The president, while sympathising with the bereaved families and farmers affected by the devastating floods, assured that “we are going to work closely with the Kebbi State government in order to bring relief to the victims.”

In another statement yesterday by Shehu, Buhari expressed the concern of his administration about the sudden spiral of food prices at a time when the economy was already mired in a slowdown occasioned by the global coronavirus situation.

Buhari, however, assured Nigerians that the situation was transient.

He said his administration had already begun looking and putting in place measures to ameliorate the situation.

“While Providence has been kind to us with the rains and as such an expectation that a bumper harvest would lead to crashing of food prices and ease the burdens on the population, the government’s concern is that the exploitative market behaviour by actors has significantly increased among traders in the past few years and may make any such relief a short-lived one.

“This year has indeed tested us in ways that globalisation has never been tested since the turn of the century.

“These challenges have disrupted lives and supply chains all over the world and Nigeria has not been spared.

“The effect has been deeply felt in the delays encountered in the procurement of raw materials for local production of fertilizer (damaging standing crops before harvest) and the speculative activities by a number of rice processors who are ready to pay for paddy at any price to keep their mills running non-stop.

“But of all these problems, the most worrisome is the activities of “corrupt” middlemen (with many of them discovered to be foreigners) and other food traders who serve as the link between farmers and consumers found to be systematically creating an artificial scarcity so that they can sell at higher prices.

“In dealing with these problems, the administration has, in line with its ease of doing business mantra, avoided imposing stockholding restrictions in order not to discourage investments in modern warehousing and cold storage.

“The president has just approved the release of food items from the strategic reserves, including 30,000 tons of maize to animal feeds producers to ease the high cost of poultry production.

“President Buhari’s administration has raised some of these issues with the various food producer associations involved, particularly those of rice and other grains.

“With their cooperation, the high food prices should soon be a thing of the past.

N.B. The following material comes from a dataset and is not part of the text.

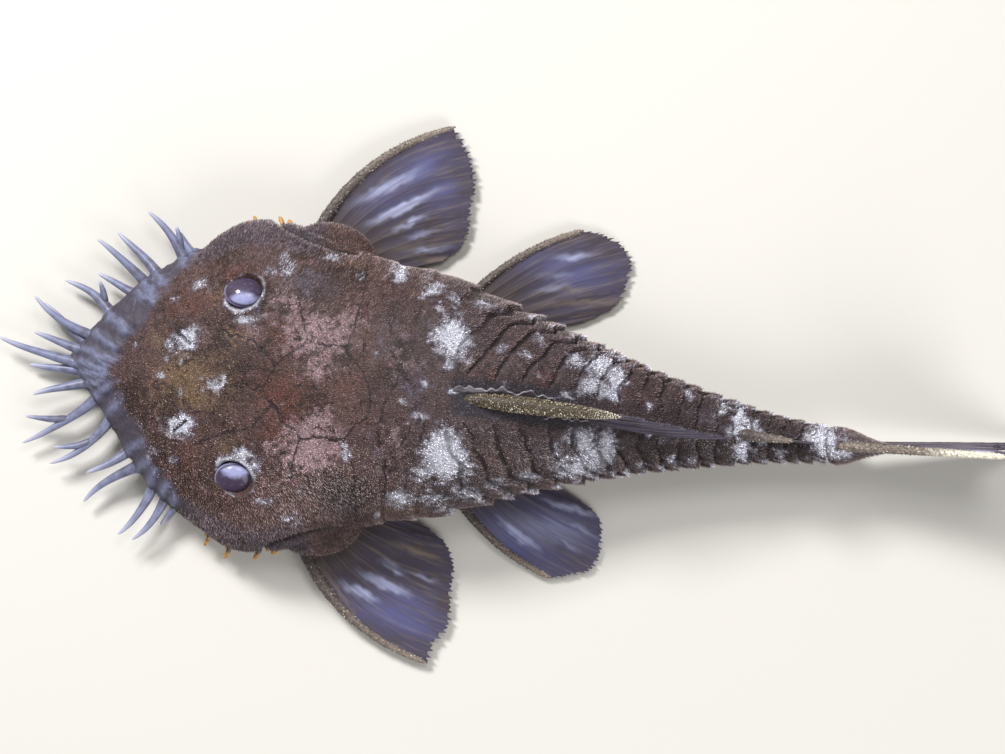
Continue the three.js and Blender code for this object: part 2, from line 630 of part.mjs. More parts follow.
// Tail fin, half folded, the lower lobe longer and its tip just clear of the ground
const CAUDAL = { root: [12.6, 3.8], upperTip: [128.5, 21], lowerTip: [133, 0.9], notch: 5.6, curl: 1.6 };
add(
  "caudal_fin",
  fan({
    rays: 14,
    root: (u) => upright(BODY_LENGTH + GAP, mix(CAUDAL.root[0], CAUDAL.root[1], u)),
    tip: (u) =>
      upright(
        mix(CAUDAL.upperTip[0], CAUDAL.lowerTip[0], u) - CAUDAL.notch * 4 * u * (1 - u),
        mix(CAUDAL.upperTip[1], CAUDAL.lowerTip[1], u),
        CAUDAL.curl * u,
      ),
    bow: unbowed,
    across: sideways,
    web: 0.6,
    ridge: 0.25,
    steps: 4,
  }),
  "fin",
);

export default group;
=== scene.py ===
import math

import bpy
import numpy as np
from mathutils import Matrix, Vector


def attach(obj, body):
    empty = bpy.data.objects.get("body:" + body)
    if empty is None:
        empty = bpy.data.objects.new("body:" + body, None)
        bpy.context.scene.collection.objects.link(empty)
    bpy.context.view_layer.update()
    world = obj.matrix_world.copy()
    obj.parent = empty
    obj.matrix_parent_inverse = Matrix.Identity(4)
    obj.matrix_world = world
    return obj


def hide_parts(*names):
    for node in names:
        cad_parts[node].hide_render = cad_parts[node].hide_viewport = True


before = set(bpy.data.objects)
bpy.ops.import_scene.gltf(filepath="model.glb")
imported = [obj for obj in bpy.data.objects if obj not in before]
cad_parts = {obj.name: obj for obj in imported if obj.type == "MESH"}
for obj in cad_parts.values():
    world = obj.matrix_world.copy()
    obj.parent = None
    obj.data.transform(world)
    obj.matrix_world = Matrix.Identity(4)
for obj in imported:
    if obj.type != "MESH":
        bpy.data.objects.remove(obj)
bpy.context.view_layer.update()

# A male bristlenose catfish at rest on its belly, life size. Lengths here are in millimetres and
# become metres when a mesh is made. +X runs from the snout to the tail, +Y to the fish's right
# and +Z up. Every place called s is a distance behind the snout tip.

bl_info = {
    "name": "Bristlenose catfish",
    "version": (1, 0, 0),
    "blender": (4, 5, 0),
    "location": "3D Viewport > Sidebar > Bristlenose",
    "description": "Builds the skin, prickles, tentacles, eyes, mouth and fins of a bristlenose catfish",
    "category": "Object",
}

MM = 0.001
SIDES = {"right": 1, "left": -1}
BODY_LENGTH = 104.0
ORIGIN_S = 44.0  # the place of x = 0
HEAD_ENDS = 40.0
BEND = {"from": 48.0, "to": 112.0, "aside": -4.15}
SNOUT_SHIFT = {"full": 2.0, "gone": 14.0, "aside": 2.3}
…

“In addition, investments in the agro-allied sector by the private sector will significantly increase domestic production of farming inputs especially fertilizer, further crash prices, create employment and ease the pressure on our foreign reserves.

“One of these major investments is the Dangote Fertilizer plant, which is projected to come on stream by the 4th quarter of 2020,” the president said.

– Experts suggest ways out –

The National President of All Farmers Association of Nigeria (AFAN), Arc. Ibrahim Kabiru noted that to mitigate the effect of these calamities on the food system or food security, farmers should be encouraged to embark on full-scale dry season farming, which could lead to all-year-round farming

He advised that government should expand the nation’s irrigable lands by investing more in water resources.

He also advised farmers to quickly plant alternative crops that require little time to mature in order to mitigate the crisis.

He said government at all levels could support such farmers with seeds and other inputs.

“Whereupon the time left for the rainy season cannot be sufficient for any crop, some form of compensation commensurate to the ascertained loss could be given to the affected farmers,’’ he advised.

The farmer’s leader urged his members to insure their farms, adding that the association is already working with National Agricultural Insurance Company (NAIC) to that all farmers insure their farms.

The women leader of the Kebbi State Rice Farmers Association of Nigeria (RIFAN), Lubabatu Usman Kamba suggested that the way out for some of the challenges was for the farmers to be provided with good knowledge of forecasting the planting season.